### What you are asked to do
Print the data exactly, leaving nothing out.

### Provided data
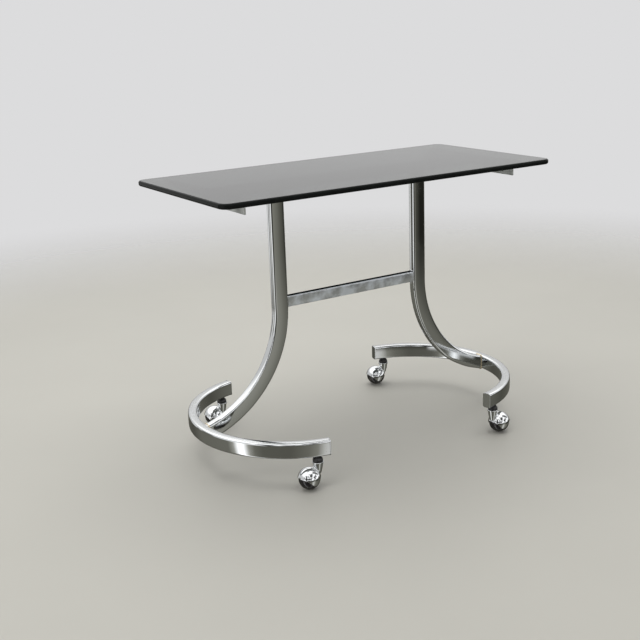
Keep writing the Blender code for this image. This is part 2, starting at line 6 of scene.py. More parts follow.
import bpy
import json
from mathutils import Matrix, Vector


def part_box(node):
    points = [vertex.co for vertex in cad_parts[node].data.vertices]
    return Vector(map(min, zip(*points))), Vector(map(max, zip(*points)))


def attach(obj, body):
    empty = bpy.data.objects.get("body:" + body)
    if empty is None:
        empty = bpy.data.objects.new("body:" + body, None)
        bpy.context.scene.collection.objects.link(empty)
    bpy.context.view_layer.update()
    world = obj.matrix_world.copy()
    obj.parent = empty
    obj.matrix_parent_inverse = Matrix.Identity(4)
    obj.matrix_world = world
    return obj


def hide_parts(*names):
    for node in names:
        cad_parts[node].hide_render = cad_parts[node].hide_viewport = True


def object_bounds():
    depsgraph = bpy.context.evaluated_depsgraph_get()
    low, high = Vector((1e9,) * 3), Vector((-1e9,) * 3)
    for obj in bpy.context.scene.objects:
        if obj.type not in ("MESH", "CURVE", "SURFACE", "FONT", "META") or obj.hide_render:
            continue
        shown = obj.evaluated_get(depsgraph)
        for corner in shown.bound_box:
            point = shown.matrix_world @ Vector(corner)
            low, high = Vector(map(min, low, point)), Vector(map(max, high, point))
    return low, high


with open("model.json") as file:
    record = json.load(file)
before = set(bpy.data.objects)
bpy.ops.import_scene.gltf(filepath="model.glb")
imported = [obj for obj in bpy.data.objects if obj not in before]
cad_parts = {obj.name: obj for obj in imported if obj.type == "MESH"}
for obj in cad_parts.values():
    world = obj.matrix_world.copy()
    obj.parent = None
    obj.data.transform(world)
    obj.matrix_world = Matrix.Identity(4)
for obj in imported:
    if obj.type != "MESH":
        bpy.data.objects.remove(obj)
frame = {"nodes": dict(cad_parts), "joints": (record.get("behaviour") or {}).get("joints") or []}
CAD_BOX = [list(corner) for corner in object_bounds()]

import json
from math import acos, asin, atan2, cos, hypot, pi, radians, sin, sqrt

import bmesh
import bpy
from bpy.props import FloatProperty, FloatVectorProperty, PointerProperty
from mathutils import Matrix, Vector

bl_info = {
    "name": "Rolling side table",
    "version": (1, 0, 0),
    "blender": (4, 5, 0),
    "location": "3D View > Sidebar > Side table",
    "description": "Dresses the frame of a glass-topped side table on ball casters",
    "category": "Object",
}

MM = 0.001
FLOOR = CAD_BOX[0][2]
SIDES = {"left": -1, "right": 1}
CORNERS = ("front_left", "front_right", "rear_left", "rear_right")
JOINTS = {joint["name"]: joint for joint in frame["joints"]}
SHARP_ANGLE = radians(40.0)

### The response
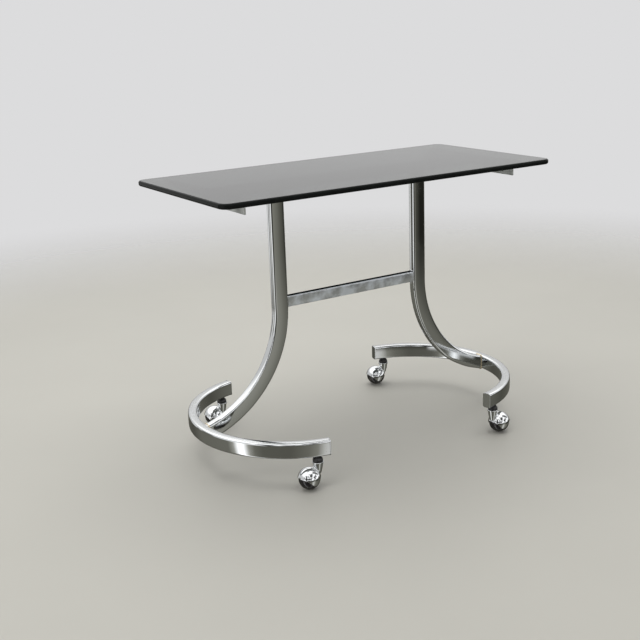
Keep writing the Blender code for this image. This is part 2, starting at line 6 of scene.py. More parts follow.
import bpy
import json
from mathutils import Matrix, Vector


def part_box(node):
    points = [vertex.co for vertex in cad_parts[node].data.vertices]
    return Vector(map(min, zip(*points))), Vector(map(max, zip(*points)))


def attach(obj, body):
    empty = bpy.data.objects.get("body:" + body)
    if empty is None:
        empty = bpy.data.objects.new("body:" + body, None)
        bpy.context.scene.collection.objects.link(empty)
    bpy.context.view_layer.update()
    world = obj.matrix_world.copy()
    obj.parent = empty
    obj.matrix_parent_inverse = Matrix.Identity(4)
    obj.matrix_world = world
    return obj


def hide_parts(*names):
    for node in names:
        cad_parts[node].hide_render = cad_parts[node].hide_viewport = True


def object_bounds():
    depsgraph = bpy.context.evaluated_depsgraph_get()
    low, high = Vector((1e9,) * 3), Vector((-1e9,) * 3)
    for obj in bpy.context.scene.objects:
        if obj.type not in ("MESH", "CURVE", "SURFACE", "FONT", "META") or obj.hide_render:
            continue
        shown = obj.evaluated_get(depsgraph)
        for corner in shown.bound_box:
            point = shown.matrix_world @ Vector(corner)
            low, high = Vector(map(min, low, point)), Vector(map(max, high, point))
    return low, high


with open("model.json") as file:
    record = json.load(file)
before = set(bpy.data.objects)
bpy.ops.import_scene.gltf(filepath="model.glb")
imported = [obj for obj in bpy.data.objects if obj not in before]
cad_parts = {obj.name: obj for obj in imported if obj.type == "MESH"}
for obj in cad_parts.values():
    world = obj.matrix_world.copy()
    obj.parent = None
    obj.data.transform(world)
    obj.matrix_world = Matrix.Identity(4)
for obj in imported:
    if obj.type != "MESH":
        bpy.data.objects.remove(obj)
frame = {"nodes": dict(cad_parts), "joints": (record.get("behaviour") or {}).get("joints") or []}
CAD_BOX = [list(corner) for corner in object_bounds()]

import json
from math import acos, asin, atan2, cos, hypot, pi, radians, sin, sqrt

import bmesh
import bpy
from bpy.props import FloatProperty, FloatVectorProperty, PointerProperty
from mathutils import Matrix, Vector

bl_info = {
    "name": "Rolling side table",
    "version": (1, 0, 0),
    "blender": (4, 5, 0),
    "location": "3D View > Sidebar > Side table",
    "description": "Dresses the frame of a glass-topped side table on ball casters",
    "category": "Object",
}

MM = 0.001
FLOOR = CAD_BOX[0][2]
SIDES = {"left": -1, "right": 1}
CORNERS = ("front_left", "front_right", "rear_left", "rear_right")
JOINTS = {joint["name"]: joint for joint in frame["joints"]}
SHARP_ANGLE = radians(40.0)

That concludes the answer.